The keel is laid down on blocks, four or five feet apart, which form a slope toward the water, so that the hull may glide down easily when the time for launching comes. It is not a keel at all, in the sense in which the word was formerly used: a modern ship has a smooth bottom, without any projecting ridge or break to the curve of her sides; it is simply the central series of plates, from which an inner keel is built up like an enormous backbone, and to this the ribs are attached. The metal is delivered at the yard in the shape of angle iron or angle steel, the latter being the material which would be used in a ship of the class we have in mind. Heated to a white heat, the angle-bars are drawn out of the furnace into a perfectly level iron floor, upon which they are bent to the needed curve, and that which has been a line of ink in the original drawing, a chalk mark on the floor of the mould loft, and a groove in the surface of the “scrive board,” is now embodied in the heavy rib of the ship. The bending is done thus: the metal floor is perforated with thousands of holes, into which iron pegs are inserted until they form the curvature required, and the long, pliable bar of steel is pressed against them until it corresponds exactly with the line exhibited in the “scrive board,” which is always in sight of the workmen for guidance and comparison. In handling the metal the men use pitchforks, and with the prongs inserted in the holes they get purchase enough to make the bar yield; if it bends upward a hammer is used upon it. Each rib has, of course, to be duplicated with the utmost precision, in order that it shall be the same on both sides of the ship, and each, after it has cooled, is laid upon the “scrive board” and compared with the lines thereon, every variation being corrected before it is passed. Having already been punched for rivets, it is then marked with a chisel to show where rib-bands, stringers, and deck-beams are to fit into it.

Two or three months or less after the completion of the “fairing,” the ship is probably “in frame,” and looks like the skeleton of some Brobdignagian monster that has stranded on the bank of the river. The ribs have been hoisted into position at right angles with the keel, and strung together by “rib-bands,” and already there are signs of the coming subdivision by decks and bulkheads of the hollow space within. You can still see through her, however; she is like, to make yet another comparison, a great oblong wicker-basket, the supple willows being represented by the net-work of steel.

The next step is the clothing of the ribs with plates. As they reach the yard the plates are square and flat, but they are passed through rollers of various kinds, from which they issue in any shape desired—hollowed like a spoon, curved lengthwise or breadthwise or diagonally, as the contour of the ship may call for.

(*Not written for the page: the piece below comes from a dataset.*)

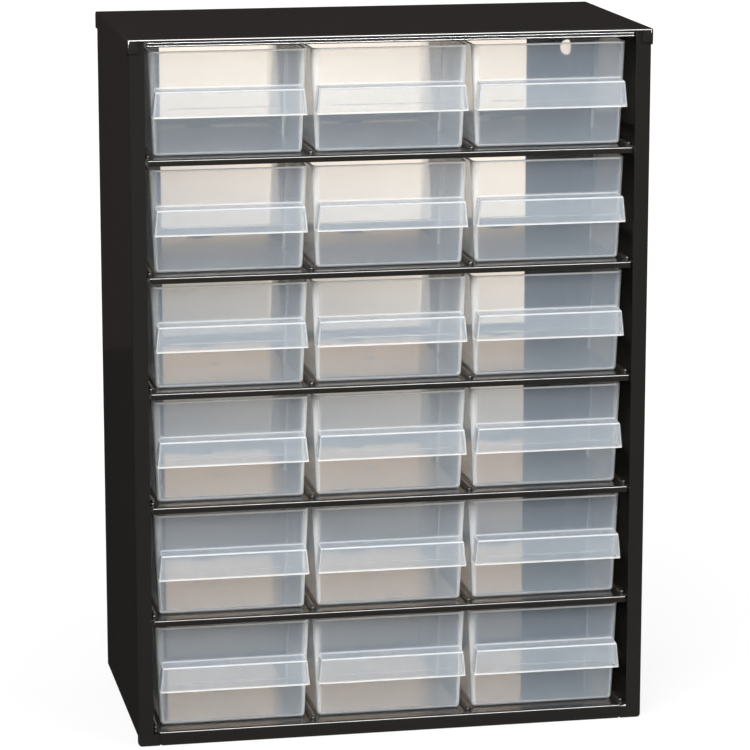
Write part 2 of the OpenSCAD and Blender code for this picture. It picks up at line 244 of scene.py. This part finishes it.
# %% Pull
def make_pull():
    pull = add_box("pull", (-PULL_W / 2, -PULL_OUT, PULL_LOW), (PULL_W / 2, PULL_BACK, PULL_TOP))
    middle_z = PULL_TOP - PULL_H / 2
    slope = PULL_DROP / PULL_OUT
    for v in pull.data.vertices:
        if v.co.z < middle_z:
            v.co.x += math.copysign(PULL_FLARE / 2, v.co.x)
        elif v.co.y > 0:
            v.co.z = PULL_Z + PULL_BACK * slope
    edit(pull)
    pick(lambda p: p.y > PULL_BACK - NEAR)
    pick(lambda p: p.z < PULL_LOW + NEAR)
    bpy.ops.mesh.delete(type="FACE")

    # three edges of the top and the two upright ones in front, but not the open rims
    bpy.ops.mesh.select_mode(type="EDGE")
    pick(lambda p: p.z > middle_z, "EDGE")
    pick(lambda p: p.y < -PULL_OUT + NEAR and p.x > 0, "EDGE")
    pick(lambda p: p.y < -PULL_OUT + NEAR and p.x < 0, "EDGE")
    bm = bmesh.from_edit_mesh(pull.data)
    for e in bm.edges:
        if e.is_boundary:
            e.select_set(False)
    bmesh.update_edit_mesh(pull.data)
    bpy.ops.mesh.bevel(offset=PULL_EDGE_R, segments=PULL_EDGE_STEPS, affect="EDGES")

    mid_wall_y = (BIN_H - PULL_Z) * LEAN + WALL / 2
    cut((0, mid_wall_y, PULL_Z), (0, 1, LEAN), clear=True)
    done()
    apply_modifier(pull, "SOLIDIFY", thickness=PULL_WALL, offset=-1, use_even_offset=True)
    soften(pull, PULL_RIM_R)
    return pull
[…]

A steam or hydraulic plane smooths them down as though they were the softest of whitewood; another machine trims the edges as easily as a woman cuts silk with a pair of scissors. Then, suspended by iron chains, they are thrust between the jaws of a punching machine, which has a resemblance to a sinister human face with a flat nose, a long upper lip, and a small chin. The jaws close upon them and bite out, ten at a time, the holes for the rivets by which they are to be fastened to the frame.

As they are hoisted up to the workmen, each fits the exact place designed for it and takes its part in the softly swelling lines of the ship. They are put on in rows, or, as rows are technically called in this connection, “strakes,” which are lettered alphabetically, A being the row riveted to the keel. The upper edge of A overlaps the lower edge of B, and the lower edge of C overlaps the upper edge of B, and thus while one row of plates like B has both edges hidden, the row above it has both edges exposed, which minimizes resistance to the progress of the ship. We all know what caulking a wooden vessel is—the wedging of all seams between the planks with oakum and tar. An iron or steel ship is also caulked, but in her case the word has a different meaning. The sharp edges of the plates are merely turned in with a chisel, and they meet so closely that no insertion is necessary to exclude the water.

Frames of the City of New York, looking aft—July 19, 1887.